> Task statement
Repeat the material in full. Keep every line exactly as it is.

> Dataset excerpt
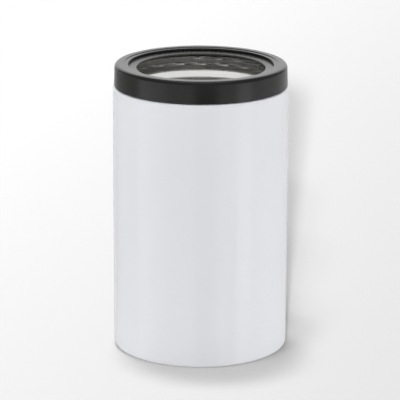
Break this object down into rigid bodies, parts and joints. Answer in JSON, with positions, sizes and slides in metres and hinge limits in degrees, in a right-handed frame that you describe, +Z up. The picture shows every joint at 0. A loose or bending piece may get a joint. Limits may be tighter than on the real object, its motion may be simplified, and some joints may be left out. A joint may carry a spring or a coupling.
{
  "type": "can cooler sleeve",
  "caption": "Insulated steel sleeve that keeps a drink cold: a white double-walled cup whose black screw collar holds a soft grip ring.",
  "frame": {"origin": "centre of the foot ring, on the surface that the sleeve stands on", "axes": "+Z up along the axis of the sleeve, -Y towards the front in the picture"},
  "size_m": [0.08, 0.08, 0.1325],
  "materials": {
    "white_coat": "glossy white coat",
    "steel": "turned and polished",
    "black_plastic": "satin",
    "silicone": "soft matt",
    "solder_glass": "melted bead",
    "getter_metal": "sintered"
  },
  "bodies": {
    "sleeve": {"outer_shell": "white_coat", "liner": "steel", "outer_base": "steel", "base_cover": "steel", "port_seal": "solder_glass", "getter": "getter_metal", "getter_clip": "steel"},
    "gasket": {"gasket": "silicone"},
    "collar": {"collar": "black_plastic"}
  },
  "joints": [
    {"name": "gasket_lift", "type": "slide", "parent": "sleeve", "child": "gasket", "axis": [0, 0, 1], "range_m": [0, 0.007]},
    {"name": "collar_turn", "type": "hinge", "parent": "gasket", "child": "collar", "pos_m": [0, 0, 0.1275], "axis": [0, 0, 1], "range_deg": [0, 900]}
  ],
  "couplings": [
    {"joint": "gasket_lift", "follows": "collar_turn", "m_per_rad": 0.00044563}
  ]
}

> Task result
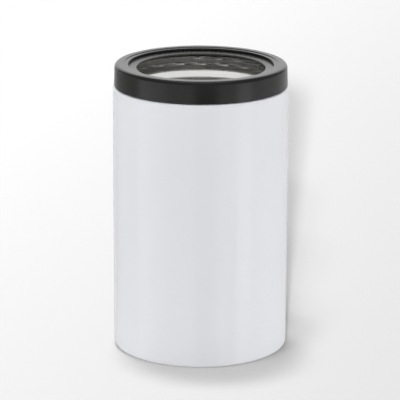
Break this object down into rigid bodies, parts and joints. Answer in JSON, with positions, sizes and slides in metres and hinge limits in degrees, in a right-handed frame that you describe, +Z up. The picture shows every joint at 0. A loose or bending piece may get a joint. Limits may be tighter than on the real object, its motion may be simplified, and some joints may be left out. A joint may carry a spring or a coupling.
{
  "type": "can cooler sleeve",
  "caption": "Insulated steel sleeve that keeps a drink cold: a white double-walled cup whose black screw collar holds a soft grip ring.",
  "frame": {"origin": "centre of the foot ring, on the surface that the sleeve stands on", "axes": "+Z up along the axis of the sleeve, -Y towards the front in the picture"},
  "size_m": [0.08, 0.08, 0.1325],
  "materials": {
    "white_coat": "glossy white coat",
    "steel": "turned and polished",
    "black_plastic": "satin",
    "silicone": "soft matt",
    "solder_glass": "melted bead",
    "getter_metal": "sintered"
  },
  "bodies": {
    "sleeve": {"outer_shell": "white_coat", "liner": "steel", "outer_base": "steel", "base_cover": "steel", "port_seal": "solder_glass", "getter": "getter_metal", "getter_clip": "steel"},
    "gasket": {"gasket": "silicone"},
    "collar": {"collar": "black_plastic"}
  },
  "joints": [
    {"name": "gasket_lift", "type": "slide", "parent": "sleeve", "child": "gasket", "axis": [0, 0, 1], "range_m": [0, 0.007]},
    {"name": "collar_turn", "type": "hinge", "parent": "gasket", "child": "collar", "pos_m": [0, 0, 0.1275], "axis": [0, 0, 1], "range_deg": [0, 900]}
  ],
  "couplings": [
    {"joint": "gasket_lift", "follows": "collar_turn", "m_per_rad": 0.00044563}
  ]
}